Contudo, antes que seus planos sejam arruinados, ele encontra uma pedra capaz de realizar qualquer desejo. Esse é o ponto de partida na trama de Mulher-Maravilha 1984. A partir daí, Pascal se torna um dos melhores e mais complexos vilões dos últimos anos. Sempre usando o filho como justificativa para suas ações questionáveis, o antagonista acredita fielmente não estar fazendo o mal.
O mais fascinante em todo esse arco é que os poderes de Maxwell provocam o caos a partir das escolhas da humanidade. Todos possuem uma parcela de culpa, já que permitiram — em maior ou menor grau — serem dominados por instintos egocêntricos. Essa proposta abre margem para uma discussão muito mais rica sobre a nossa cultura, sem direcionar a responsabilidade para uma única pessoa.
Kristen Wiig — que interpreta Barbara Minerva — é um dos pontos altos da produção. A sua transição de tímida arqueóloga para Cheetah — uma femme fatale implacável — é excelente e lembra bastante o papel de Michelle Pfeiffer como Selina em Batman: O Retorno.

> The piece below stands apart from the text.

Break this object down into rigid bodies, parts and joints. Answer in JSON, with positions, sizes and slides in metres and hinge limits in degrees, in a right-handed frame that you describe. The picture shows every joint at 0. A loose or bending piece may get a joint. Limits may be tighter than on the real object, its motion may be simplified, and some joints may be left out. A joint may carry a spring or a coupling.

O ritmo dessa transformação é paciente e dá espaço para Kristen explorar todas as facetas de sua personagem. Portanto, quando a obra entrega que ela será uma das maiores oponentes de Diana, nós entendemos o porquê.
Minerva é uma mulher que cansou de ser invisível e insegura. Toda essa frustração em sempre ser deixada de lado resulta em uma fúria acumulada, que é descontada em todos que entrarem em seu caminho. Novamente, o roteiro toca em um ponto constante da história: o perigo de ser dominado pelos próprios medos e acreditar em uma verdade distorcida.
E claro, não podemos deixar de falar sobre Gal Gadot. Que a atriz nasceu para ser a Mulher-Maravilha, todos nós sabemos. Porém, em seu segundo filme solo a protagonista é apresentada por uma ótica muito mais vulnerável. Grande parte dessa fragilidade vem de seu reencontro com Steve Trevor (Chris Pine), que a faz questionar o seu papel neste mundo.
Diana precisa balancear seus interesses pessoais com as necessidades do planeta que ela nasceu para proteger. Esse conflito emocional é apresentado de maneira muito honesta e evidencia um dos maiores desafios de ser um super herói: priorizar os outros acima de si mesmo.
É louvável o quanto a produção se preocupa em ser mais do que apenas um filme de ação. De forma sútil, Jenkins evidencia as crises sociais e políticas que estamos vivendo, sem deixar de entreter.
Tecnicamente, a obra também não decepciona. Muitas cenas primordiais foram feitas com efeitos práticos — incluindo a transformação de Cheetah — e isso possibilitou visuais convincentes e imersivos. Inclusive, a abertura do filme dita o tom para o restante da história, já que apresenta uma competição de proporções épicas entre Diana e outras amazonas na ilha de Themyscira. Ao final dessa sequência, somos confrontados com alguns dos questionamentos morais que irão perdurar por todo o longa.
O lendário Hans Zimmer — responsável pela trilha sonora de clássicos como Gladiador e 007 — retorna para potencializar o impacto das cenas mais marcantes de Mulher-Maravilha 1984. O momento em que a heroína aterrissa dos céus com a sua armadura dourada será um clássico para os fãs do gênero, e os sons que acompanham a sua chegada triunfal apenas reforçam isso.
Seja voando em uma aeronave invisível ou enfrentando uma Mulher-Leopardo aterrorizante, Mulher-Maravilha entrega toda a magia que precisamos no momento, nos fazendo escapar da realidade sem deixar de conversar diretamente com a fase difícil que enfrentamos.
Assim como Diana, Cheetah ou Lord Maxwell, todos nós perdemos algo em situações caóticas. Mas como a heroína diz no longa, o melhor caminho — mesmo que seja o mais doloroso — sempre será o da verdade.